Wakil Ketua Komisi Yudisial, Sukma Violeta dalam kesempatan yang sama mengamini penjelasan Erwin. Menurut Sukma, tren yang perlu diamati dan sedang terjadi adalah adanya pelemahan terhadap prinsip check and balance. Senada dengan ILR, Sukma mengakui sejumlah “hasil pengawasan KY tidak dieksekusi (oleh MA)”.

Sukma juga mengungkap narasi lain yang terbangun sebagai bagian dari tidak dieksekusinya rekomendasi KY adalah wacana ketidaksejajaran antara kedudukan KY dengan lembaga yudikatif lainnya.
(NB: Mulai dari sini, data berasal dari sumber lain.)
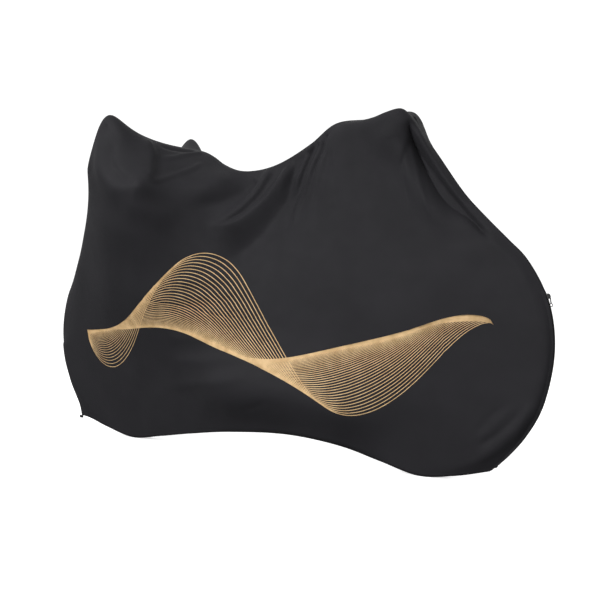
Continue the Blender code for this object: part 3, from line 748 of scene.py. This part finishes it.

Selain itu, ada tren pengurangan kewenangan KY seperti yang ditemukan dalam tafsiran putusan MK tentang “kewenangan lain dalam menjaga dan menegakkan kehormatan, keluhuran  martabat dan perilaku hakim”.

(Baca juga: MK Tak Boleh ‘Alergi’ dengan Pengawasan Eksternal).

Selain masalah usulan rekomendasi, persoalan lain yang diungkap oleh ILR adalah putusan Majelis Kehormatan Hakim (MKH) yang sudah dijatuhkan terhadap hakim yang terbukti melakukan pelanggaran KEPPH pun tidak bisa segera dieksekusi .Sejumlah nama hakim dalam catatan ILR yang telah di pecat MKH tapi masih ditemukan bertugas adalah misalnya hakim Dwi Djanuwanto, Vica Natalia, dan Dainuri.